Beyond the BBC 6 Music festival: exploring Bristol's independent scene

This article is more than 8 years old

Ahead of the fringe event that dovetails with Tricky and Roni Size playing the BBC festival this week, the founder of local label Howling Owl tells us which artists to catch

On Wednesday, the Bristol fringe festival will be taking place. The event was hastily arranged by venues and promoters in parallel with the official BBC 6 Music festival, where Roni Size and Tricky are scheduled to play, presumably as Banksy and the rest of us one-toothed yokels glug cider from a brown paper bag.

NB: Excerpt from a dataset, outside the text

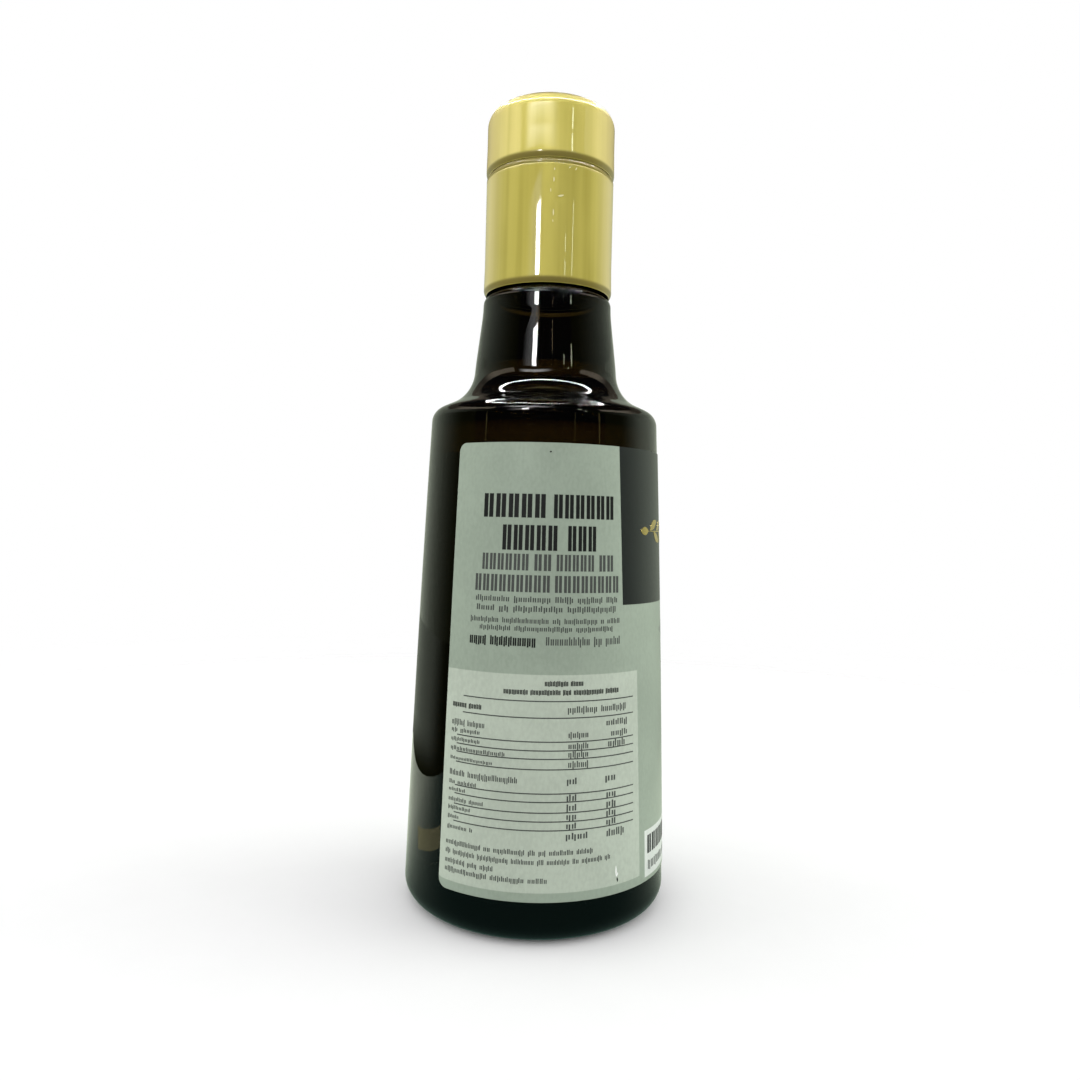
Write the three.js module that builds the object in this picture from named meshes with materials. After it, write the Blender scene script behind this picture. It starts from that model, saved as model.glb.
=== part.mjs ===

In the five years I have lived in Bristol, my perspective on the city’s musical heritage has changed, and I doubt I’ve even scratched the surface. Within a few months of moving here, a friend and I set up a record label – Howling Owl – and now, the thing that keeps us motivated is the perpetual flow of new music and sense of risk. It’s a place where progression is key and genres and “scenes” happily splice with one another, creating beautiful hybrids that get discovered five years later – by which time the next future has already been cut on to a dub-plate. I’m not going to gush about the city as there are enough sponsored “best places to live in the UK” polls driving the house prices up already, but it is one hell of an audiovisual treat.

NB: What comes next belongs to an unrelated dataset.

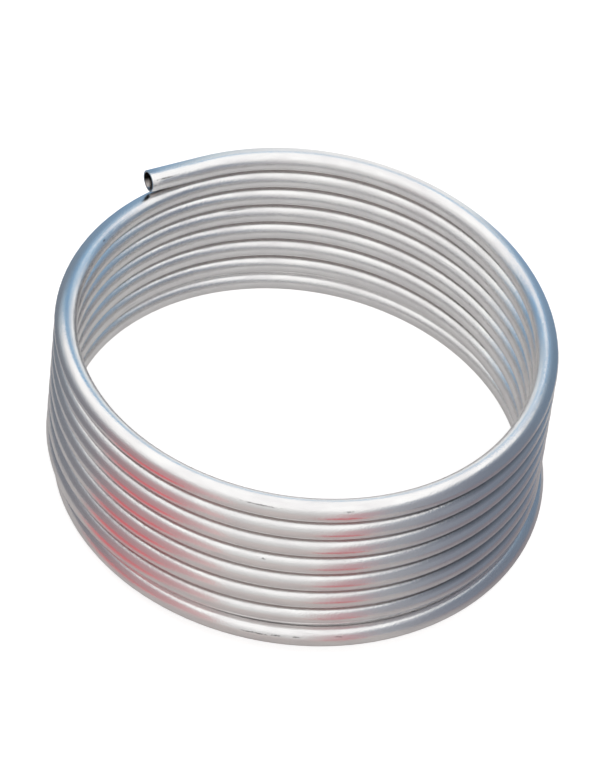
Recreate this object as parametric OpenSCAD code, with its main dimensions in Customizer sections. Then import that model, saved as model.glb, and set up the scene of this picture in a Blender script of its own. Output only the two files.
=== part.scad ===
// A standing coil of round aluminium tube: one layer, wound turn upon turn,
// its top end cut square and left straight. All sizes are in millimetres.

/* [Tube] */
// Outside diameter of the tube: 3/8 inch
tube_od = 9.525; // [5:0.025:9.55]
// Wall thickness of the tube: 0.035 inch
tube_wall = 0.889; // [0.5:0.001:2]

/* [Coil] */
// Distance from the coil's axis to the middle of the tube
coil_r = 100; // [100:5:200]
// Number of half turns, counted up from the lowest
half_turns = 16; // [6:1:24]
// Rise of the tube for each millimetre across the coil
climb = 0.024; // [0.024:0.002:0.026]
// How far each turn lies to the side of the turn below it
sway = 0.6; // [0:0.1:1]

/* [Lowest turn] */
// How far it has sprung out at its widest
bulge = 3; // [0:1:6]
// How far its end is tucked in
tuck = 6; // [0:1:8]
// Angle that it falls short of a full turn
shortfall = 55; // [0:5:90]

/* [Free end] */
// Length of the straight end on top
lead = 26; // [10:1:40]
// Direction from the axis to where the straight end begins
lead_angle = 125; // [0:5:355]

/* [Hidden] */

tube_bore = tube_od - 2 * tube_wall;
end_rise = (reach(0) + reach(1)) / 2 * climb * (1 - cos(shortfall));

// Each half turn is a flat half ring that leans by this angle, so that it climbs
// from one side of the coil to the other and meets its neighbours square on.
lean = asin(climb);

// Where half turn k starts: its side of the axis, its distance from the axis and its height
function side(k) = k % 2 == 0 ? 1 : -1;
function swayed(k) = side(k) * sway * (k - half_turns / 2) / 2;
function reach(k) = coil_r + swayed(k) + (k == 1 ? bulge : 0) - (k == 0 ? tuck : 0);
function start_z(k) = k == 0 ? tube_od / 2 : start_z(k - 1) + (reach(k - 1) + reach(k)) * climb;

// The tube's cross-section: a ring
module section() {
    difference() {
        circle(d = tube_od, $fn = 32);
        circle(d = tube_bore, $fn = 32);
    }
}

// The leaning plane of half turn k, with +X at its start and +Y ahead
module leaning_plane(k) {
    translate([0, 0, start_z(k) + reach(k) * climb])
        rotate([0, side(k) * lean, 0])
            rotate([0, 0, k % 2 * 180])
                children();
}

// Half turn k: a half ring of tube from its own start, or a little after it, to the next
module half_turn(k) {
    skipped = k == 0 ? shortfall : 0;
    ring_r = (reach(k) + reach(k + 1)) / 2;
    leaning_plane(k)
        translate([reach(k) - ring_r, 0, 0])
            rotate_extrude(start = skipped, angle = 180 - skipped, $fn = 96)
                translate([ring_r, 0])
                    section();
}

// The straight end, which runs on from the last half turn
module straight_end() {
    leaning_plane(half_turns - 1)
        translate([-reach(half_turns), 0, 0])
            rotate([90, 0, 0])
                linear_extrude(lead)
                    section();
}

// The whole coil, set down so that its low end rests on the ground
module tube_coil() {
    color("silver")
        translate([0, 0, -end_rise])
            rotate([0, 0, lead_angle + half_turns % 2 * 180])
                union() {
                    for (k = [0 : half_turns - 1]) half_turn(k);
                    straight_end();
                }
}

tube_coil();
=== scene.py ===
# A standing coil of bare drawn aluminium tube, and the studio that it stands in.
import math

import bpy
from bpy.props import FloatProperty, FloatVectorProperty, IntProperty, PointerProperty
from mathutils import Matrix, Vector


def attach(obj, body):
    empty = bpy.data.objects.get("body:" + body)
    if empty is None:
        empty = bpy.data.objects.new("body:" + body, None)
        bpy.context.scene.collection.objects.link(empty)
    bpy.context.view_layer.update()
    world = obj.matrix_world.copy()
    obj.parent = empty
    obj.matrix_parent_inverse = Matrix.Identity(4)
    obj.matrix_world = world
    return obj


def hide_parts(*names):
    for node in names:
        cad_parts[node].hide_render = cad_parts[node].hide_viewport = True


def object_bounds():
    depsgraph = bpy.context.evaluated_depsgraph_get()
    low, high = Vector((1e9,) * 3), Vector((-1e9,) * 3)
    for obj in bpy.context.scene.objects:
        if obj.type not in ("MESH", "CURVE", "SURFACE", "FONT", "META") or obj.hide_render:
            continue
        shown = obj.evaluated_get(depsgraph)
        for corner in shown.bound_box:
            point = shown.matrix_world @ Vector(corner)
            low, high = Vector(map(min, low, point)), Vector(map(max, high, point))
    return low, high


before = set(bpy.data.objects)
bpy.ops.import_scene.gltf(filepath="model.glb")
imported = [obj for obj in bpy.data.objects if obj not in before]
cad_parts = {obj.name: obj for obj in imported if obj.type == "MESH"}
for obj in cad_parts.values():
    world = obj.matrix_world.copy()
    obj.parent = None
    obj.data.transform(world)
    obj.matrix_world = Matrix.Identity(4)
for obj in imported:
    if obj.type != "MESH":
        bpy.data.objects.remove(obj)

bl_info = {
    "name": "Aluminium Tube Coil",
    "version": (1, 0, 0),
    "blender": (4, 5, 0),
    "location": "View3D > Sidebar > Tube Coil",
    "description": "Winds a length of drawn aluminium tube into a standing coil and lights it",
    "category": "Add Mesh",
}

CAD_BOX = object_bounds()
MM = 0.001


def linear(hex_colour):
    """An sRGB hex colour as linear RGBA."""
    parts = [int(hex_colour[i:i + 2], 16) / 255 for i in (1, 3, 5)]
    levels = [c / 12.92 if c <= 0.04045 else ((c + 0.055) / 1.055) ** 2.4 for c in parts]
    return (*levels, 1.0)


WHITE = linear("#FFFFFF")


def add(tree, kind, inputs=None, **settings):
    """A new node with its settings. An input is a value, or the socket that feeds it."""
    node = tree.nodes.new(kind)
    for name, value in settings.items():
        setattr(node, name, value)
    for key, value in (inputs or {}).items():
        if isinstance(value, bpy.types.NodeSocket):
            tree.links.new(value, node.inputs[key])
        else:
            node.inputs[key].default_value = value
    return node


# ---------------------------------------------------------------- sizes and colours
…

At the fringe music festival, music, comedy, art, screenings, workshops and more will bubble through the city for several days and nights, from 12-14 February. Over a dozen venues will be showcasing over 200 acts, and while it’s impossible to cover everything in a few hundred words, especially with such a diverse lineup, below are a handful of personal highlights you can attend for free (four of which you can find on our Howling Owl stage, and are the artists who I would have chosen regardless, hence why we asked them to play!).

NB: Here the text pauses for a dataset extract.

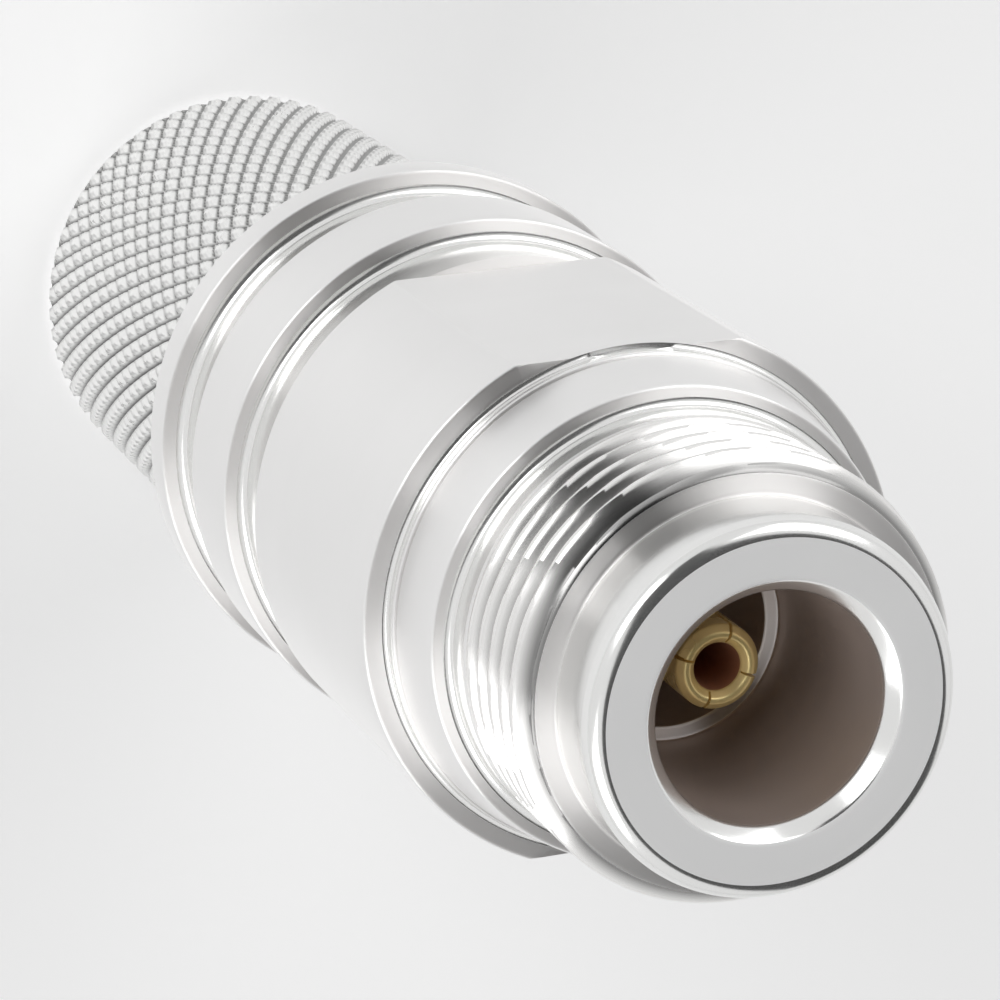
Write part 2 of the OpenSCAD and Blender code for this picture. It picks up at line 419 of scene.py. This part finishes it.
def smooth_copy(node: str, name: str, sharp_deg: float = 32.0) -> bpy.types.Object:
    """Copy of a CAD node with its loose triangles merged and its rounds shaded smooth.

    Args:
        node: Name of the node.
        name: Name of the copy.
        sharp_deg: Edges that bend more than this stay sharp.

    Returns:
        The copy, linked to the scene.
    """
    mesh = bpy.data.meshes.new(name)
    work = bmesh.new()
    work.from_mesh(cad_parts[node].data)
    bmesh.ops.remove_doubles(work, verts=work.verts, dist=HAIR)
    work.to_mesh(mesh)
    work.free()
    mesh.polygons.foreach_set("use_smooth", np.ones(len(mesh.polygons), bool))
    mesh.set_sharp_from_angle(angle=math.radians(sharp_deg))
    copy = bpy.data.objects.new(name, mesh)
    bpy.context.scene.collection.objects.link(copy)
    return copy


@dataclass
class Profile:
    """Outline of a turned piece: (radius, height) points with rounded corners and a finish for each side.

    A corner with a cove of its own takes the finish cove_kind, and so does the whole straight side after it.
    """

    points: list[tuple[float, float]] = field(default_factory=list)
    kinds: list[int] = field(default_factory=list)
    coves: list[float] = field(default_factory=list)
    cove_kind: int = 0

    def to(self, radius: float, height: float, kind: int = 0, cove: float = 0.0) -> "Profile":
        """Draw a straight side to a point.

        Args:
            radius: Radius of the point.
            height: Height of the point.
            kind: Finish of the side that leaves this point.
            cove: Round of this corner, where it isn't that of the others; it and the side then take cove_kind.

        Returns:
            The profile, for the next call.
        """
        self.coves.append(cove)
        self.points.append((radius, height))
        self.kinds.append(kind)
        return self

    def rounded(self, round_r: float, steps: int = 5) -> tuple[np.ndarray, np.ndarray]:
        """The closed outline with each corner cut by an arc.

        An arc leaves the corner's sides at round_r, or at 0.45 of the shorter side, and is a quadratic curve
        that has the corner as its middle control point.

        Args:
            round_r: Distance from the corner to the ends of the arc.
            steps: Straight steps in an arc.

        Returns:
            Points (n x 2) and the finish of the side that leaves each of them.
        """
        corner = np.array(self.points, float)
        before, after = np.roll(corner, 1, 0), np.roll(corner, -1, 0)
        to_before, to_after = before - corner, after - corner
        long_before = np.linalg.norm(to_before, axis=1)
        long_after = np.linalg.norm(to_after, axis=1)
        asked = np.where(np.array(self.coves) > 0, self.coves, round_r)
        reach = np.minimum(asked, 0.45 * np.minimum(long_before, long_after))[:, None]
        start = corner + to_before / long_before[:, None] * reach
        end = corner + to_after / long_after[:, None] * reach
        t = np.linspace(0.0, 1.0, steps + 1)[None, :, None]
        arc = (1 - t) ** 2 * start[:, None] + 2 * t * (1 - t) * corner[:, None] + t**2 * end[:, None]
        kind_here = np.array(self.kinds)
        kind_before = np.roll(kind_here, 1)
        first_half = np.arange(steps + 1)[None, :] < (steps + 1) // 2
        kinds = np.where(first_half, kind_before[:, None], kind_here[:, None])
        kinds = np.where(np.array(self.coves)[:, None] > 0, self.cove_kind, kinds)
        return arc.reshape(-1, 2), kinds.reshape(-1)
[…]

The list of all of the participating venues and performing acts is available here.

Young Echo Sound

Perhaps the best example of “what this is all about”. This is an 11-strong collective of boundary-pushing producers whose incursions into dub, bass, drone, grime, noise and techno have sent a fresh charge through the UK’s musical landscape. Their endless list of monikers and projects include Vessel, Kahn, Neek, Ossia, Ishan Sound, Jabu and El Kid among many others. Young Echo are the future.

Giant Swan

One half of Bristol mainstays the Naturals (a band who formed 11 years ago, at the age of 12), Giant Swan are an embryonic, shapeshifting duo who use their guitar-pedal boards as a cauldron to stir up hot bursts of twisted dance music, infused with jah-blissed noise, guttural lurches and mangled guitars.

Repo-Man

Frenzied, sax-drenched post-punk with a frontman insistent on bundling you into the back of the Repo-mobile. Tracks from their recent album Minesweeping will cause you to take cover as their visceral observations smash through the windows.

Wenonoah

Raw honesty channelled into pop. Sometimes dark, sometimes peaceful, sometimes funny but always essential. Wenonoah explores change and desire, transformation and stagnation, survival and embodiment. Live, she stuns to silence.

Boofy/Lemzly Dale/Hi5ghost (Sector 7)

Sector 7 is a rising, Bristol-based grime label formed by the formidable trio featured above. Although every year is supposed to be the one in which grime breaks through, it really doesn’t matter when artists like these have been firing on all cylinders for years.